Exercise: Reproduce all of the material word for word.

Available data:
#####

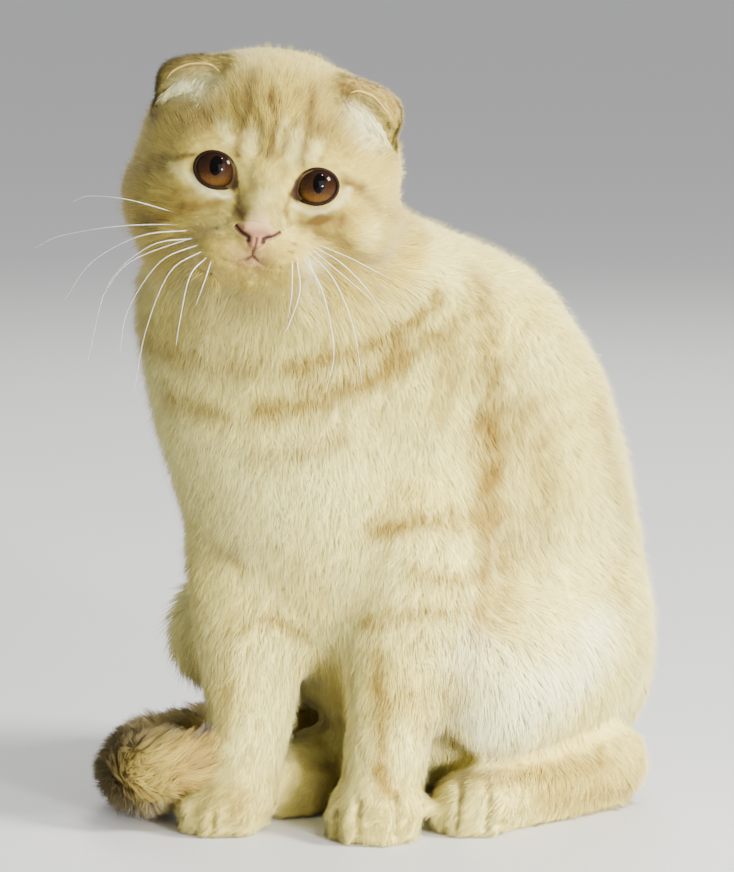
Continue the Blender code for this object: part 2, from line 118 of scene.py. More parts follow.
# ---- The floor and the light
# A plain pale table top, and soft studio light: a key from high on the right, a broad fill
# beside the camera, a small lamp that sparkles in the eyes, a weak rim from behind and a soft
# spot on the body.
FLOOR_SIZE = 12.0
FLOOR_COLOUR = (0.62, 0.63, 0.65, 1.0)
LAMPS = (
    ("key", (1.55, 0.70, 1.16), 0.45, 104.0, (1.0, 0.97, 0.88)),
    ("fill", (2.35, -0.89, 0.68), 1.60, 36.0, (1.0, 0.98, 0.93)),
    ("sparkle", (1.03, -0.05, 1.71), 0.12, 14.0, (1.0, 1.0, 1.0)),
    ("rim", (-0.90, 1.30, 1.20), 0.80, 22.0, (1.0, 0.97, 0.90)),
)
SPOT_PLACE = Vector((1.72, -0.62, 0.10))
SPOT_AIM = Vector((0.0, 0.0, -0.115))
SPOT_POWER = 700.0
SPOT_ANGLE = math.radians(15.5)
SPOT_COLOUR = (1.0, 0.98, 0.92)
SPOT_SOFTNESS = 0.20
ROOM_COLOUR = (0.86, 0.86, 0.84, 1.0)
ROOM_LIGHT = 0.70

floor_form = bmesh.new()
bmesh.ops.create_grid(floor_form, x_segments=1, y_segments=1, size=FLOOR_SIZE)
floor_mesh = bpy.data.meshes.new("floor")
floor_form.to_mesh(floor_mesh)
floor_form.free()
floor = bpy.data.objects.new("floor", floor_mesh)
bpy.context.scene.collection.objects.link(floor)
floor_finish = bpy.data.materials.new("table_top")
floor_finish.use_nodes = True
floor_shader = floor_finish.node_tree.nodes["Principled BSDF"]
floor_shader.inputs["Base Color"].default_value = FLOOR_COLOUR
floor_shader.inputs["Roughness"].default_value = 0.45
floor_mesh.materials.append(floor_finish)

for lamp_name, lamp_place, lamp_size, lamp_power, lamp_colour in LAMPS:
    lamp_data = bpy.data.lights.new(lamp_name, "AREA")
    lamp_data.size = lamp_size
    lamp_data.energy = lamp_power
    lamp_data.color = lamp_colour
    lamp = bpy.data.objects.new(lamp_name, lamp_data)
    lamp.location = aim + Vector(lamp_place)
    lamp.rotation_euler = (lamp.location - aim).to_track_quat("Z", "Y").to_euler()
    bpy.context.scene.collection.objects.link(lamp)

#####

Finished task:
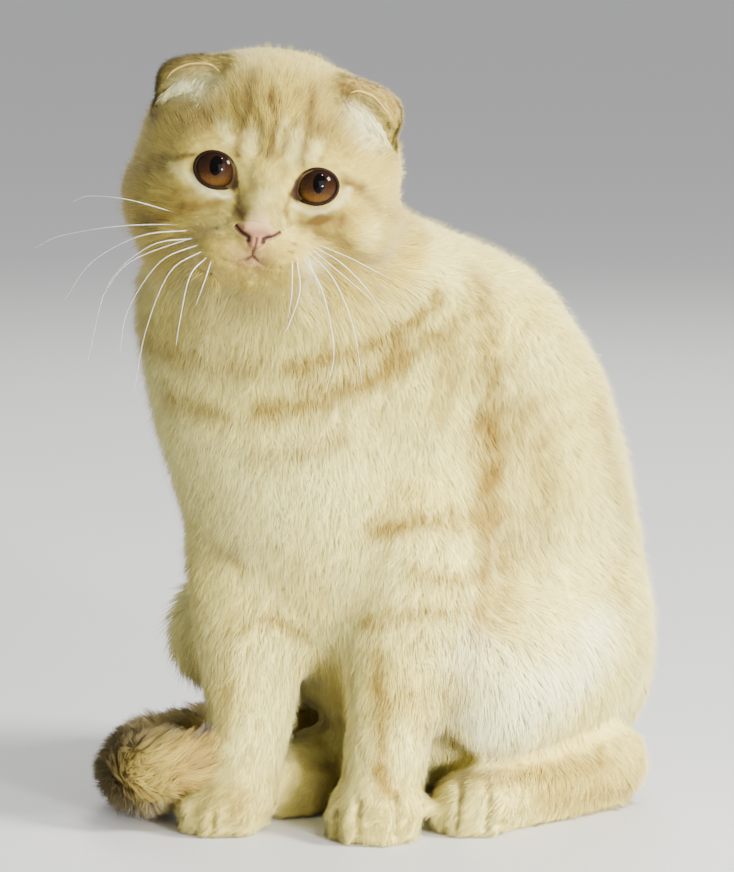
Continue the Blender code for this object: part 2, from line 118 of scene.py. More parts follow.
# ---- The floor and the light
# A plain pale table top, and soft studio light: a key from high on the right, a broad fill
# beside the camera, a small lamp that sparkles in the eyes, a weak rim from behind and a soft
# spot on the body.
FLOOR_SIZE = 12.0
FLOOR_COLOUR = (0.62, 0.63, 0.65, 1.0)
LAMPS = (
    ("key", (1.55, 0.70, 1.16), 0.45, 104.0, (1.0, 0.97, 0.88)),
    ("fill", (2.35, -0.89, 0.68), 1.60, 36.0, (1.0, 0.98, 0.93)),
    ("sparkle", (1.03, -0.05, 1.71), 0.12, 14.0, (1.0, 1.0, 1.0)),
    ("rim", (-0.90, 1.30, 1.20), 0.80, 22.0, (1.0, 0.97, 0.90)),
)
SPOT_PLACE = Vector((1.72, -0.62, 0.10))
SPOT_AIM = Vector((0.0, 0.0, -0.115))
SPOT_POWER = 700.0
SPOT_ANGLE = math.radians(15.5)
SPOT_COLOUR = (1.0, 0.98, 0.92)
SPOT_SOFTNESS = 0.20
ROOM_COLOUR = (0.86, 0.86, 0.84, 1.0)
ROOM_LIGHT = 0.70

floor_form = bmesh.new()
bmesh.ops.create_grid(floor_form, x_segments=1, y_segments=1, size=FLOOR_SIZE)
floor_mesh = bpy.data.meshes.new("floor")
floor_form.to_mesh(floor_mesh)
floor_form.free()
floor = bpy.data.objects.new("floor", floor_mesh)
bpy.context.scene.collection.objects.link(floor)
floor_finish = bpy.data.materials.new("table_top")
floor_finish.use_nodes = True
floor_shader = floor_finish.node_tree.nodes["Principled BSDF"]
floor_shader.inputs["Base Color"].default_value = FLOOR_COLOUR
floor_shader.inputs["Roughness"].default_value = 0.45
floor_mesh.materials.append(floor_finish)

for lamp_name, lamp_place, lamp_size, lamp_power, lamp_colour in LAMPS:
    lamp_data = bpy.data.lights.new(lamp_name, "AREA")
    lamp_data.size = lamp_size
    lamp_data.energy = lamp_power
    lamp_data.color = lamp_colour
    lamp = bpy.data.objects.new(lamp_name, lamp_data)
    lamp.location = aim + Vector(lamp_place)
    lamp.rotation_euler = (lamp.location - aim).to_track_quat("Z", "Y").to_euler()
    bpy.context.scene.collection.objects.link(lamp)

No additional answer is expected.